Du 15 septembre au 21 octobre 2018 au Studio-Théâtre de la Comédie-Française
“Il avait déjà fait l’expérience du froid, pas un froid comme celui-ci, il le savait”
Construire un feu, Jack London
Dans une mise en scène ludique et ingénieuse conjuguant le pouvoir d’évocation de la fable et l’impact des images, Marc Lainé et ses trois acteurs servent toute la puissance de la plume de Jack London, écrivain-aventurier adoré. Avec “Construire un feu”, c’est tout l’imaginaire des trappeurs qui s’invite sur les planches et, bien plus que cela, la destinée humaine face à une Nature à la puissance sous-estimée.
Dans l’écrin du Studio-Théâtre de la Comédie-Française, l’immensité blanche du Grand Nord est déployée sur scène en un sol neigeux, deux sapins touffus et des paysages miniatures déposés sur des tables en bois. L’ivresse des grands espaces est à portée de main et il est conseillé de s’en approcher le plus près possible… pour se laisser attraper par cette folie de l’Homme aventurier si bien contée par Jack London.
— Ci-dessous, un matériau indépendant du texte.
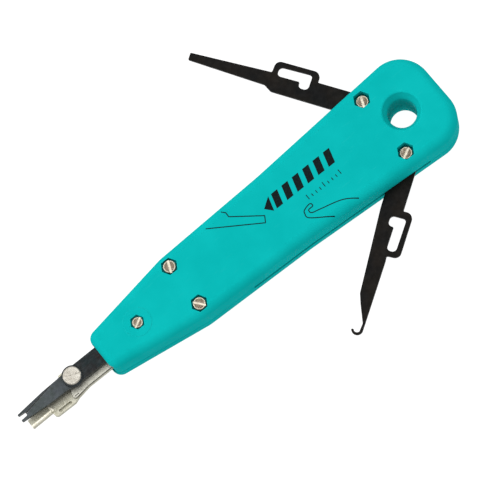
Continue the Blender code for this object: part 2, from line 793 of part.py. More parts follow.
def main_spring():
    """A wire helix round the rod, its axis along X."""
    steps_per_turn = 12
    count = SPRING_TURNS * steps_per_turn
    x_from, x_to = SPRING_X
    curve = bpy.data.curves.new("main_spring", "CURVE")
    curve.dimensions = "3D"
    curve.bevel_depth = WIRE_R * MM
    curve.bevel_resolution = 1
    curve.use_fill_caps = True
    spline = curve.splines.new("POLY")
    spline.points.add(count)
    for step, point in enumerate(spline.points):
        turn = math.tau * step / steps_per_turn
        x = x_from + (x_to - x_from) * step / count
        y = SPRING_R * math.cos(turn)
        z = SPRING_Z + SPRING_R * math.sin(turn)
        point.co = (x * MM, y * MM, z * MM, 1.0)
    spring = bpy.data.objects.new("main_spring", curve)
    curve.materials.append(MATERIALS["spring_steel"])
    PARTS.objects.link(spring)
    return spring


def spring_rod():
    rod = cylinder("spring_rod", 0, 0, ROD_R, ROD_X[0], BLOCK_X[0] - GAP, "steel", sides=20)
    tail = cylinder("spring_rod_tail", 0, 0, ROD_R - 0.35, BLOCK_X[0] - 1, ROD_X[1], sides=20)
    join(rod, tail)
    lay_along_x(rod)
    lay_along_x(tail)
    return rod


def spring_anchor():
    x_from, x_to = ANCHOR_X
    low = (x_from, -ANCHOR_HALF_WIDTH, ANCHOR_Z[0])
    anchor = box("spring_anchor", low, (x_to, ANCHOR_HALF_WIDTH, ANCHOR_Z[1]), "steel")
    hole = cylinder("anchor_hole", 0, 0, ROD_R + GAP, x_from - 1, x_to + 1, sides=20)
    lay_along_x(hole)
    cut(anchor, hole)
    return anchor


def sliding_head():
    slide = pivot_empty("head_slide", NOSE_X, 0, SPRING_Z)
    fixed = [insertion_blade(), rear_cheek(), carriage_block(), cutter_return_spring()]
    fixed += [main_spring(), spring_rod(), *cutter_pivot()]
    low, high = REAR_PLATE[0] - GAP, FRONT_PLATE[1] + GAP
    for name, x in CARRIAGE_RIVETS.items():
        fixed.append(rivet(name, x, CARRIAGE_RIVET_R, 1.6, low, high))
    ride(slide, *fixed)
    pivot = pivot_empty("cutter_pivot", RIVET_X, 0, CUTTER_PLATE[0])
    pin = cylinder(
        "lock_pin", LOCK_PIN_X, LOCK_PIN_Y, LOCK_PIN_R,
        CUTTER_PLATE[0] + 0.1, LOCK_PLATE[1] - LOCK_SKIN - 0.25, "steel", sides=12,
    )
    ride(pivot, cutter_blade(), pin)
    lock = pivot_empty("cutter_lock_slide", LOCK_PIN_X, LOCK_PIN_Y, LOCK_PLATE[0])
    ride(lock, cutter_lock())
    ride(pivot, lock)
    ride(slide, pivot)


front_shell()
rear_shell()
fasteners()
folding_blade("release_blade", release_edge(), RELEASE_ANGLE, -1)
folding_blade("hook_blade", hook_edge(), HOOK_ANGLE, 1)
spring_anchor()
sliding_head()
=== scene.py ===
"""Looks of the punch-down tool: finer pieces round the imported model, materials, light and camera.

Lengths are in millimetres, and MM turns them into Blender's metres. +X runs to the punching
tip, +Y to the hook blade's side and +Z out of the front face.
"""

import math

import bmesh
import bpy
from mathutils import Matrix, Vector
from mathutils.bvhtree import BVHTree


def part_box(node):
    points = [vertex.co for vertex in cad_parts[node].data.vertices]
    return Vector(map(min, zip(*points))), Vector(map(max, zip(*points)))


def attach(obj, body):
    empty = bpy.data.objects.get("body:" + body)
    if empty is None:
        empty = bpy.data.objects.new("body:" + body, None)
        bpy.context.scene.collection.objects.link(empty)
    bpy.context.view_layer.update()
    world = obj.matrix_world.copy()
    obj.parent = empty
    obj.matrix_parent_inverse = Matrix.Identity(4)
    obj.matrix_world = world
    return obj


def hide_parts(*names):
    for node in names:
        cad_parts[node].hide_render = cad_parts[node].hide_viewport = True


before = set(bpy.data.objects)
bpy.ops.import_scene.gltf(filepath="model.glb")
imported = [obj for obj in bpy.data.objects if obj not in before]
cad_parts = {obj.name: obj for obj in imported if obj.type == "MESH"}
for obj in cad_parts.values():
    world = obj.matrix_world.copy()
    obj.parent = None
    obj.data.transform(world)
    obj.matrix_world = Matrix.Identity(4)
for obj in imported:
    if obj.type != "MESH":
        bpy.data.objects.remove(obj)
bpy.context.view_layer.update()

MM = 0.001
ARC_STEP = math.radians(5)
WELD = 0.002
SHARP_ANGLE = math.radians(48)
SEAM_GAP = 0.04
PLAY = 0.15


def extent(node):
    """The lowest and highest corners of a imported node."""
    low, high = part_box(node)
    return low / MM, high / MM


def middle(node):
    low, high = extent(node)
    return (low + high) / 2


# Handle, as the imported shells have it
FRONT_LOW, FRONT_HIGH = extent("front_shell")
REAR_LOW, REAR_HIGH = extent("rear_shell")
THICKNESS = FRONT_HIGH.z
SPLIT_Z = (FRONT_LOW.z + REAR_HIGH.z) / 2
NOSE_X = FRONT_HIGH.x
HEAD_X = FRONT_LOW.x
WALL = 1.9
SKIN = 2.0
CEILING_Z = THICKNESS - SKIN
HEAD_HALF = 18.45
WAIST_X, WAIST_HALF = -5.8, 14.1
SHOULDER_X, SHOULDER_HALF = 37.1, 12.75
NOSE_HALF = 7.2
HEAD_CORNER = 11.3
NOSE_CORNER = 3.4
EDGE_ROUND = 3.2
SEAM_DEPTH, SEAM_HALF = 0.3, 0.42

# Hanging hole
HANG_X = -56.9
HANG_BORE = 5.0
BORE_STEP = 0.08
HANG_BOWL = 6.5
HANG_BOWL_DEPTH = 3.3
HANG_TUBE = 7.2

# Fasteners
SCREW_R = 1.25
SCREW_HEAD_H = 1.6
NOSE_SCREW_R = 1.1
NOSE_HEAD_H = 1.0
THREAD_PITCH, THREAD_DEPTH = 0.45, 0.13
SLOT_HALF_WIDTH, SLOT_DEPTH = 0.38, 0.45
HEX_FLATS = 5.2
NOSE_HEX_FLATS = 4.4
NUT_FLATS = 4.7
NOSE_NUT_FLATS = 3.9
NUT_POCKET_TOP = 2.8
NOSE_PAD_R, NOSE_PAD_H = 5.0, 0.14

# Folding blades
BLADE_LOW, BLADE_HIGH = extent("hook_blade")[0].z, extent("hook_blade")[1].z
BLADE_BASE = 3.9
BLADE_REACH = 63.2
RELEASE_ANGLE = -57.2
HOOK_ANGLE = 34.5
BAY_X = (-54.6, 18.0)
BAY_Y = 4.6
PIVOT_BOSS = 3.9
BLADE_EDGE = 0.11

# Sliding head
TIP_X = extent("insertion_blade")[1].x
PLATE_LOW, CARRIAGE_X = extent("insertion_blade")[0].z, extent("insertion_blade")[0].x
PLATE_HIGH = 14.5
HEAD_HALF_WIDTH = 3.1
NOSE_SCREW_X = middle("nose_screw").x
RIVET_X = middle("cutter_pivot_screw").x
TRAVEL = 5.0
TRAVEL_SLOT_HALF = 1.4
BOSS_R, BOSS_H = 3.7, 0.8
FORK_DEPTH = 2.6
THIN_X, THIN_Z, THIN_RISE = 88.5, 12.4, 0.8
FACET_LINE = ((104.0, -0.05, PLATE_HIGH - 0.03), (91.5, -2.35, PLATE_HIGH - 0.03))
SCRIBE_WIDTH, SCRIBE_DEPTH = 0.24, 0.12
PIN_R = 1.5
CUTTER_LOW, CUTTER_HIGH = extent("cutter_blade")[0].z, 10.2
LOCK_LOW, LOCK_HIGH = extent("cutter_lock")[0].z, extent("cutter_lock")[1].z
CHEEK_LOW, CHEEK_HIGH = extent("rear_cheek")[0].z, extent("rear_cheek")[1].z
LOCK_PIN = middle("lock_pin")
LOCK_SKIN = 0.3
RAIL_Y = (3.4, 4.6)
RAIL_X = (40.0, 70.5)
NOSE_OPENING_Y = (-4.0, 6.35)
NOSE_OPENING_DEPTH = 6.9
ANCHOR_LOW, ANCHOR_HIGH = extent("spring_anchor")
CARRIAGE_RIVETS = (middle("carriage_rivet_inner").x, middle("carriage_rivet_outer").x)
CARRIAGE_RIVET_R = 0.9


# Materials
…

Une mise en abyme scénique inattendue qui happe le spectateur
Des écrans blancs et deux caméras quadrillent l’espace scénique immaculé. Une voix soudain résonne - “Le jour pointait, gris et froid” - puis un homme s’avance, face à nous, emmitouflé jusqu’au visage, qu’il affiche impassible, duquel ressortent deux grands yeux noirs, déterminés... ou vides ? La narration s’emballe et la marche du personnage avec; nous sommes au Klondike, en pleine ruée vers l’or, et cet homme-là voyage seul, par un froid de soixante degrés au-dessous de zéro. La prose si pure et si âpre à la fois de Jack London est ici exprimée par un personnage-narrateur qui, tel le bon ou le mauvais génie du trappeur (parfait Pierre Louis-Calixte, rieur et inquiétant), l’avertit de sa hardiesse ou se gausse de son entêtement. Tout en le filmant, le narrateur mène le trappeur (intense Nâzim Boudjenah), comme s’il était un pantin, vers son destin. Ce film en noir et blanc qui se joue sous nos yeux est saisissant de vérité alors même que nous en voyons les coulisses de fabrication, de l’homme qui tombe dans un trou sur une maquette en bois au feu allumé sur le décor miniature. C’est là tout le sel de cette mise en scène : extraire le spectateur de ses habitudes, le pousser à s’abandonner à cet espace fabriqué qu’est finalement toujours le théâtre et le rendre proactif dans ce processus de “montage mental” auquel en appelle Marc Lainé. Notre propre imaginaire s’appose alors par-dessus celui que nous voyons et vivons. Si l’Homme n’a pas droit à la parole, le conteur offre un espace de réflexion à l’animal, le chien, celui qui voit en l’Homme un dieu, un maître. Il est joué par le troisième acteur, Alexandre Pavloff, avec une désinvolture et une ironie percutantes, celle d’un animal qui marche à l’instinct et qui n’hésitera pas à chercher la compagnie d’autres hommes si celui-ci n’est pas capable de construire un feu. Car il s’agit bien ici de savoir construire un feu, ce mythe prométhéen symbole de l’intelligence humaine. L’Homme n’aura de cesse de tenter de faire jaillir la chaleur pour éloigner le froid glaçant qui l’entoure et préfigure la mort.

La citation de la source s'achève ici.